Just as difficult experiences can shape expectations, positive experiences can become internal resources.

Many parents discover that they carry not only wounds from the past, but also examples of kindness, connection, humour, patience, and care.

These experiences matter too.

They can become important foundations for the relationships we build with our own children.

Moving From Repetition to Reflection

One of the most important findings from attachment research is that our childhood experiences do not determine our future.

The strongest predictor of secure parenting is not having had a perfect childhood.

It is having developed the capacity to reflect on our experiences and make sense of them.

Psychologists sometimes refer to this as reflective functioning or mentalisation.

It is the ability to step back and think about our own thoughts, feelings, and reactions, as well as those of our child.

When parents can do this, the influence of the ghosts often begins to loosen.

Instead of automatically repeating old patterns, there is space to respond differently.

Not perfectly.

But thoughtfully.

A Different Way of Thinking About Parenthood

Perhaps one of the reasons the idea of ghosts in the nursery continues to resonate is that it offers a compassionate explanation for experiences that many parents find confusing.

It helps us understand why parenthood can feel unexpectedly emotional.

Why certain situations affect us more than we expect.

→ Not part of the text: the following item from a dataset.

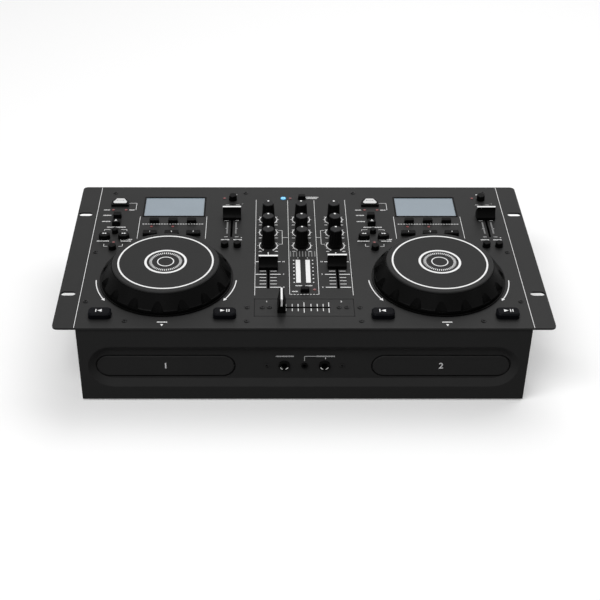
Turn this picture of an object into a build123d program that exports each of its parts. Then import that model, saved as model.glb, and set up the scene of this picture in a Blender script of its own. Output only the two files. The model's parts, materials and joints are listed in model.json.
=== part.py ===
from build123d import *
import math
import os

# A rack-mounted console with two disc players and a mixer between them.
# Millimetres: X to the user's right, Y away from the user, Z up.
# The origin lies on the floor under the middle of the top plate.

# ---------------------------------------------------------------- case
rack_width = 482.6
rack_depth = 265.9
plate_top = 90.0
plate_thickness = 2.0
plate_corner = 5.0
ear_slot_inset = 8.75
ear_slot_spacing_y = 150.0
ear_slot_length = 14.5
ear_slot_width = 7.1
body_width = 438.0
front_set_back = 1.0
rear_set_back = 8.5
sheet = 1.2
tab_reach = 12.0
tab_width = 10.0
foot_height = 2.0
foot_edge = 0.6
foot_radius = 9.0
foot_inset = 30.0
vent_length = 40.0
vent_width = 3.0
vent_pitch = 9.0
vents_in_row = 8

# ---------------------------------------------------------------- front panel
panel_thickness = 2.0
recess_width = 421.0
recess_height = 49.0
recess_middle = 42.1
recess_depth = 5.0
bevel_width = 7.0
door_opening_width = 136.5
door_opening_height = 25.7
door_middle = 40.1
door_gap = 1.1
door_thickness = 3.0
door_proud = 0.8
door_edge = 0.7
jack_middle = 40.5
large_jack_x = (-18.8, 20.7)
small_jack_x = 1.0
large_plug_radius = 3.2
small_plug_radius = 1.8
large_jack_radius = 5.6
small_jack_radius = 3.2
large_jack_depth = 26.0
small_jack_depth = 15.0
jack_nut_height = 1.6
jack_thread_step = 0.8
jack_hole_step = 0.5
jack_end_wall = 3.0
jack_nut_edge = 0.4
panel_screw_x = (-36.0, 37.9)

# ---------------------------------------------------------------- disc loaders
tray_middle_x = 135.1
tray_width = 128.0
tray_length = 152.0
tray_thickness = 5.5
tray_bottom = 36.5
tray_corner = 8.0
tray_travel = 135.0
disc_radius = 60.0
small_disc_radius = 40.0
disc_clearance = 0.6
disc_recess = 1.6
small_disc_recess = 0.9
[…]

Why old worries, fears, or vulnerabilities sometimes reappear during pregnancy, birth, or early parenthood.

Most importantly, it reminds us that these experiences are not signs of failure.

They are often signs that becoming a parent has touched something important.

The task is not to eliminate every ghost.

The task is to become curious about them.

Because when we understand where our reactions come from, we are often better able to decide what we want to do with them.

And that creates the possibility of something that lies at the heart of both attachment theory and parent-infant psychotherapy: not repeating the past, but understanding it well enough that we can respond differently in the present.